Ed Mayuga (guest): Well I have to say the closing keynote was Kevin Spacey and for anyone who is a Kevin Spacey fan, that I have been, to award winning actor. If you have Netflix, House of Cards is a phenomenal show and he is very engaging. At first I was like, “why would they invite him after to talk about content marketing?” but if you look at it he really went into talking about story telling. Actors really tell the story that they are given and a lot of times when they do improve they see the past or the story just unfolds. And the similarities that he created between acting and producing and working in the theater on Broadway and in England directly tie into how we are creating content. The reason that people will keep coming back to read your content, specifically, is because you have engaged them, you have stirred some emotion. And you know I have seen it in my own case with public relations. So it is not sufficient to just send out a press release like someone got hired or we have got this new offer. We need to actually engage people and tell them the story. Well this fits into the whole story of this company and this is why you should be interested. So I would say that Kevin Spacey was the most engaging there, followed by Scott Stratten on marketing. That guy cracks up everybody, I was familiar with him.
Will Hanke (Host): You know I saw him last year at Punk Con in Vegas and he definitely kept everybody’s attention and kept everybody laughing.
Ed Mayuga (guest): Well yeah, you know his website ‘thenooooooooooooooobuttton.com’ (that’s ‘N’ followed by fifteen (15) ‘O’s’ dot com) actually gets twenty-five million (25,000,000) views. He has a ninety percent (90%) bounce rate but most people who are staying on the site. And if you go to the site he showed it, you just push the ‘blue arcade’ button and it has Dark Vader saying ‘no’, a screaming NO and actually it is not even Dark Vader, it is Emperor Zurg from Toy Story. And he puts a disclaimer “at times of dire need you are supposed to press this button.” But the story was that this is something that people go to, they spend time on and yet multiple pages but he only has one page; I mean that is just hilarious. He said “content marketing is getting people engaged” and the reason that he has the ‘no’ with fifteen (15) ‘O’s’ is because the ‘n’ with fourteen ‘O’s’ was already taken. So I thought that was very funny but I mean in the whole scheme of things he was a big Twitter guy, obviously. And he had six hundred thousand Twitter followers, but then he has actually seen the light with the Twitter for the sake of doing Twitter just like social media is not the end of the all, not like it was five (5) years ago where there was a rush to get on there. Now you need to have content unless you are going to lose people. People are not going to want to engage with you unless you have some compelling content that people want to look at.
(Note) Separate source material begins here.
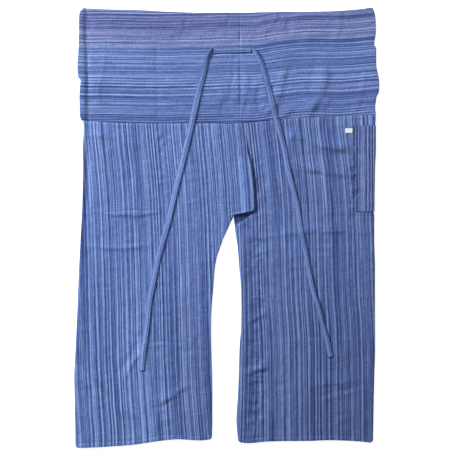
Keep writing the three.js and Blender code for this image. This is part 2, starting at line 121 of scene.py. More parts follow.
creases = {
    "large": [
        (-235, 32, 170, 13, 2, 1.5), (-240, -42, 150, 13, -1, 1.3), (-262, 198, 110, 14, -12, 1.2),
        (205, 188, 130, 17, -12, 3.4), (212, 128, 130, 16, -14, 2.6), (190, -12, 220, 14, 3, 1.5),
        (112, 300, 110, 24, 62, 1.7), (205, 300, 120, 26, 72, 1.7), (160, 262, 90, 16, 20, 1.6),
        (-266, -372, 150, 17, -42, 2.2), (-120, -372, 70, 13, 22, 1.4), (62, -200, 70, 13, 8, 1.5),
        (62, -320, 70, 13, 5, 1.5), (235, -350, 110, 13, 10, 1.4),
    ],
    "small": [
        # left leg
        (-225, 38, 150, 4.5, 2, -0.75), (-235, 22, 90, 5, -3, -0.4), (-262, -8, 42, 4, 32, -0.6),
        (-240, -36, 100, 5, 3, -0.7), (-183, 154, 24, 3, -14, -0.7), (-176, 70, 30, 3, -4, -0.5),
        (-222, -287, 130, 11, 60, -0.6), (-205, -300, 110, 9, 62, 0.8), (-139, -254, 66, 3, -3, -0.6),
        (-150, -263, 60, 6, 2, 0.5), (-67, -273, 50, 6, 2, -0.7), (-64, -249, 34, 3, 0, -0.5),
        (-71, -361, 52, 4, -1, -0.6), (-146, -397, 42, 6, 22, -0.8), (-132, -385, 50, 7, 20, 0.6),
        (-116, -465, 24, 4, 0, -0.6), (-286, -335, 90, 8, -38, -0.5), (-240, -420, 70, 9, -75, 0.7),
        (-70, 60, 70, 9, 10, 0.5), (-110, 130, 60, 9, -30, 0.4),
        # crotch pleat
        (20, 200, 26, 5, 12, -0.4), (24, 150, 30, 5, 4, -0.4), (22, 88, 40, 6, -2, -0.4),
        # right leg
        (209, 164, 70, 8, -4, -0.8), (222, 117, 95, 6, -6, -0.7), (221, -4, 96, 4, 3, -0.8),
        (105, -9, 40, 4, 2, -0.6), (198, -51, 66, 6, 3, -0.6), (166, -96, 60, 4, 0, -0.7),
        (54, -202, 46, 4, 6, -0.7), (54, -252, 46, 4, 2, -0.7), (56, -321, 40, 4, 0, -0.6),
        (54, -360, 40, 4, 2, -0.6), (55, -424, 46, 5, 6, -0.7), (116, -169, 76, 4, -4, -0.5),
        (205, -244, 52, 4, 0, -0.5), (229, -320, 66, 4, 1, -0.7), (240, -342, 50, 4, 2, -0.5),
        (247, -366, 80, 5, 15, -0.9), (250, -378, 80, 8, 14, 0.6), (310, 20, 40, 5, 4, 0.5),
        (150, 210, 60, 8, 60, 0.5), (262, 90, 50, 8, -20, 0.5), (110, 90, 50, 8, 8, 0.4),
        # waistband
        (-157, 325, 170, 8, 89, -0.4), (-96, 455, 60, 8, 82, -0.4), (2, 452, 50, 7, 86, -0.4),
        (104, 316, 60, 12, 74, -0.6), (128, 330, 50, 12, 66, -0.5), (190, 325, 90, 17, 84, -0.6),
        (70, 290, 60, 12, 84, -0.8), (180, 254, 50, 9, -20, -0.3), (-312, 440, 80, 11, 88, -1.1),
        (-308, 300, 90, 9, 88, -0.8), (10, 330, 120, 9, 86, -0.6), (48, 300, 90, 10, 84, -0.7),
        (-10, 270, 50, 9, 80, -0.6), (140, 455, 60, 12, 84, -0.6), (222, 272, 56, 12, 72, 0.5),
        (86, 272, 50, 7, 70, -0.6), (98, 452, 70, 9, 60, 0.6), (250, 455, 90, 12, 80, 0.5),
        (-280, 330, 120, 10, 84, 0.4), (-60, 300, 110, 12, 80, 0.4), (300, 300, 90, 10, 76, 0.5),
    ],
}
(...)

Will Hanke (Host): Totally agree, I heard something (probably a good two years now) that Twitter is ‘marketers marketing to other marketers’.
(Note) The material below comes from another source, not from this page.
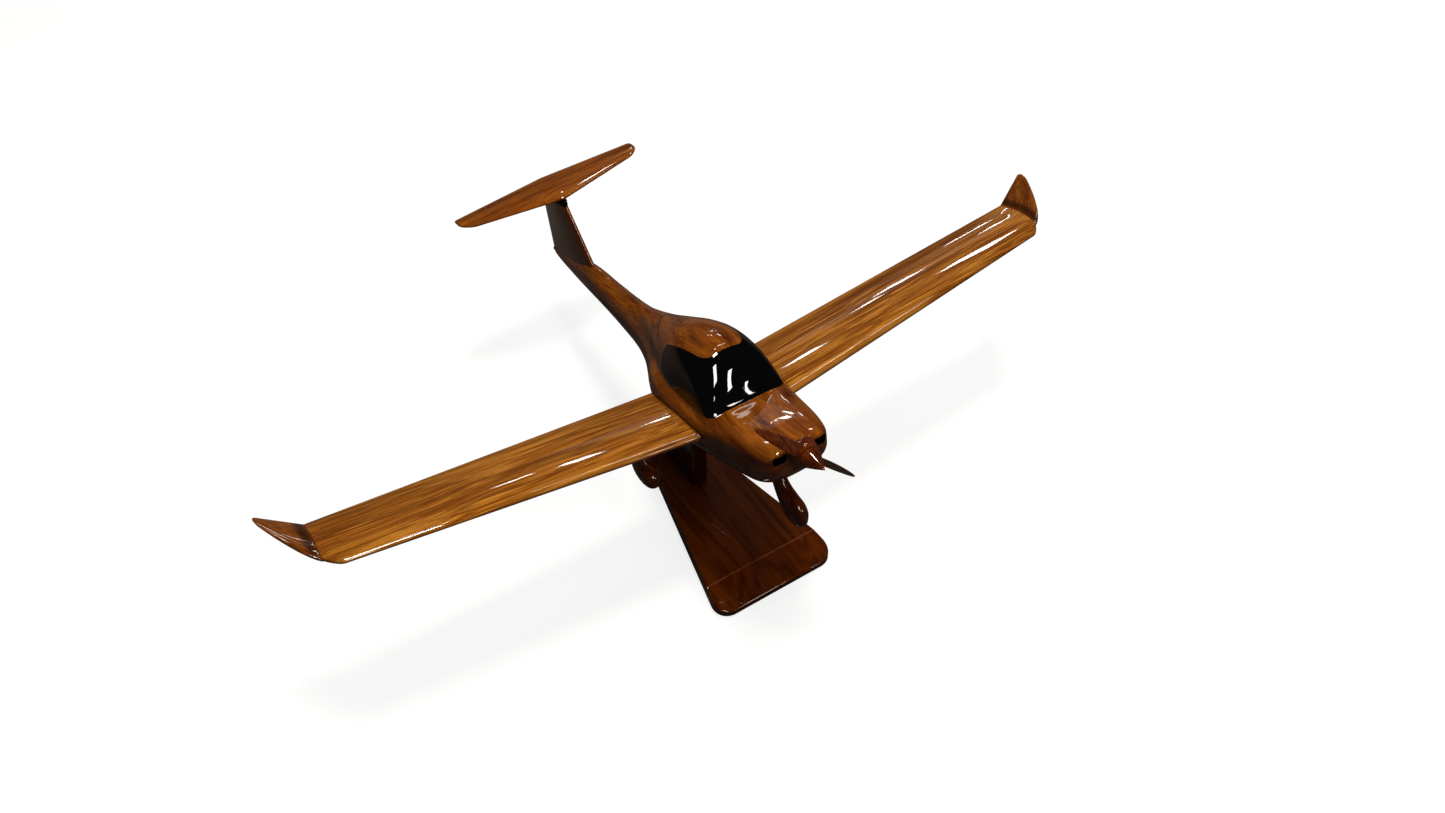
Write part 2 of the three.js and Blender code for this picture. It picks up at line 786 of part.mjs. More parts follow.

Ed Mayuga (guest): Yes, absolutely.
Will Hanke (Host): And it really made me wonder, of all the people that were jumping on Twitter that they get antedated with so much marketing stuff that they get off of Twitter and never realize the potential that is really there.
Ed Mayuga (guest): I do not know how many robot followers you have. I know Twitter has the ‘clique mad up’, but I probably have a thousand (1000) robot followers. And I got a few new girlfriends.
Will Hanke (Host): Oh that is right.
Ed Mayuga (guest): Yeah I got my invisible girlfriends even though I have been married for fourteen (14) years.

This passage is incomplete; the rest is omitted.